- Date: 16–22 September
- Edition: 2nd
- Category: Tier III
- Draw: 32S / 16D
- Surface: Clay / outdoor
- Location: Warsaw, Poland

Champions

Singles
- Henrieta Nagyová

Doubles
- Olga Lugina / Elena Pampoulova
| Warsaw Open |

= 1996 Warsaw Cup by Heros =

The 1996 Warsaw Cup by Heros was a women's tennis tournament played on outdoor clay courts at the Warszawianka Tennis Centre in Warsaw, Poland that was part of Tier III of the 1996 WTA Tour.
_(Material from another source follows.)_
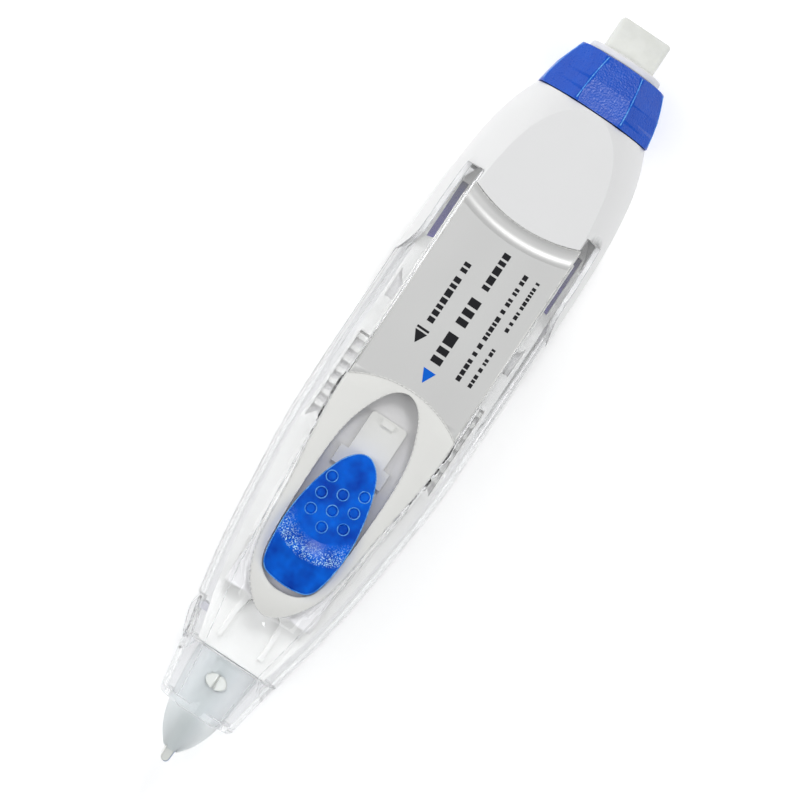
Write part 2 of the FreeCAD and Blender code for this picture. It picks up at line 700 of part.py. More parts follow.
def eraser():
    body = block(ERASER_X, TAIL_X, -ERASER_WIDTH / 2, ERASER_WIDTH / 2,
                 -ERASER_DEPTH / 2, ERASER_DEPTH / 2)
    body = rounded_along_x(body, 0.8)
    rim = [edge for edge in body.Edges if edge.BoundBox.XMin > TAIL_X - 0.01]
    body = body.makeFillet(0.5, rim)
    return body.cut(rod(ERASER_X - 1, ERASER_X + SPIKE_LENGTH, 1.0))


# ---- assembly ----
def build():
    outer = casing_outer()
    inner = casing_inner()
    shell = outer.cut(inner)
    front = front_shell(shell)
    return {
        "upper_front_shell": upper_front_shell(front),
        "lower_front_shell": lower_front_shell(front),
        "nose_collar": nose_collar(shell),
        "latch_pin": latch_pin(),
        "bezel": bezel(outer, shell),
        "label_plate": label_plate(shell),
        "slide_tray": slide_tray(inner),
        "rear_body": rear_body(shell),
        "tube_bulkhead": tube_bulkhead(inner),
        "eraser_guide_tube": eraser_guide_tube(),
        "cartridge_base": cartridge_base(),
        "cartridge_cover": cartridge_cover(),
        "slider_plate": slider_plate(),
        "slider_button": slider_button(),
        "nose_cone": nose_cone(),
        "cone_pin": cone_pin(),
        "head_blade": head_blade(),
        "tape_run": ribbon(SUPPLY_X, ROLL_RADIUS + 0.15, 1),
        "return_run": ribbon(TAKE_UP_X, LINER_RADIUS + 0.15, -1),
        "supply_gear": supply_gear(),
        "clutch_ring": ring(SUPPLY_X, CLUTCH_INNER, CLUTCH_OUTER, -TAPE_HALF, TAPE_HALF - 0.2),
        "supply_core": ring(SUPPLY_X, CLUTCH_OUTER, CORE_RADIUS, -TAPE_HALF, TAPE_HALF),
        "tape_roll": ring(SUPPLY_X, CORE_RADIUS, ROLL_RADIUS, -TAPE_HALF, TAPE_HALF),
        "idler_gear": idler_gear(),
        "take_up_reel": take_up_reel(),
        "liner_roll": ring(TAKE_UP_X, TAKE_UP_CORE, LINER_RADIUS, -TAPE_HALF, TAPE_HALF),
        "twist_collar": twist_collar(),
        "screw_sleeve": screw_sleeve(),
        "eraser_carrier": eraser_carrier(),
        "eraser": eraser(),
    }


os.makedirs("parts", exist_ok=True)
for name, shape in build().items():
    shape.translate(at(0, 0, HALF_THICK))
    solids = shape.Solids
    box = shape.BoundBox
    print(f"{name}: {len(solids)} solid(s), {shape.Volume:.1f} mm3, valid {shape.isValid()},"
          f" X {box.XMin:.2f}..{box.XMax:.2f} Y {box.YMin:.2f}..{box.YMax:.2f}"
          f" Z {box.ZMin:.2f}..{box.ZMax:.2f}")
    part = solids[0] if len(solids) == 1 else Part.makeCompound(solids)
    part.exportStep(f"parts/{name}.step")
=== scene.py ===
import json
import math
import random

import bmesh
import bpy
from mathutils import Matrix, Vector


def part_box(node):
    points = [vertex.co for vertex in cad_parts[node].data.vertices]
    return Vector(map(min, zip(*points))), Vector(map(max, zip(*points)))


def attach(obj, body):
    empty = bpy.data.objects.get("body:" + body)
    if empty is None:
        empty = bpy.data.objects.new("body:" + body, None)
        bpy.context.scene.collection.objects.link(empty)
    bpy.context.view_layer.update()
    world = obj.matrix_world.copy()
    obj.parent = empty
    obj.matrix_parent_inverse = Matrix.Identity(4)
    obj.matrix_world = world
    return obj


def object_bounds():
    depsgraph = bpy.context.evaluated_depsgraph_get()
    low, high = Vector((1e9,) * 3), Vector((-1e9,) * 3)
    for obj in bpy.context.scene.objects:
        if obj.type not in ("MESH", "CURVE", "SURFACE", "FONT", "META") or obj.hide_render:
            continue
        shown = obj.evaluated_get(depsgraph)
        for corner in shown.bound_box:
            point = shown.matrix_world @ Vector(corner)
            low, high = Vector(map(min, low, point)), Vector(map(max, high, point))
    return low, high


# Looks of a correction tape pen with a twist-out eraser. Lengths are in metres, in the frame of
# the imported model; MM turns millimetres into metres.
MM = 0.001

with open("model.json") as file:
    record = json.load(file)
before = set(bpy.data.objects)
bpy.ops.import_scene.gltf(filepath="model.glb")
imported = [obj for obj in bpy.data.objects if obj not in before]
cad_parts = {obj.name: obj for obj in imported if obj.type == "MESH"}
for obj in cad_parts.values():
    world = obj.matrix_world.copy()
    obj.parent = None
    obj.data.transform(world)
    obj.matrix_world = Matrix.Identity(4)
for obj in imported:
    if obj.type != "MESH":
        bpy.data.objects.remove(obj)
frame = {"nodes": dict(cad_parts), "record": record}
cad_low, cad_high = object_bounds()
slot_of = {part["node"]: part["material_slot"] for part in frame["record"]["subparts"]}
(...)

It was the second edition of the tournament and was held from 16 September until 22 September 1996. Unseeded Henrieta Nagyová won the singles title.

==Finals==
===Singles===

SVK Henrieta Nagyová defeated AUT Barbara Paulus 3–6, 6–2, 6–1
- It was Nagyová's only title of the year and the 1st of her career.

===Doubles===

UKR Olga Lugina / BUL Elena Pampoulova defeated FRA Alexandra Fusai / ITA Laura Garrone 1–6, 6–4, 7–5
- It was Lugina's only title of the year and the 1st of her career. It was Pampoulova's only title of the year and the 2nd of her career.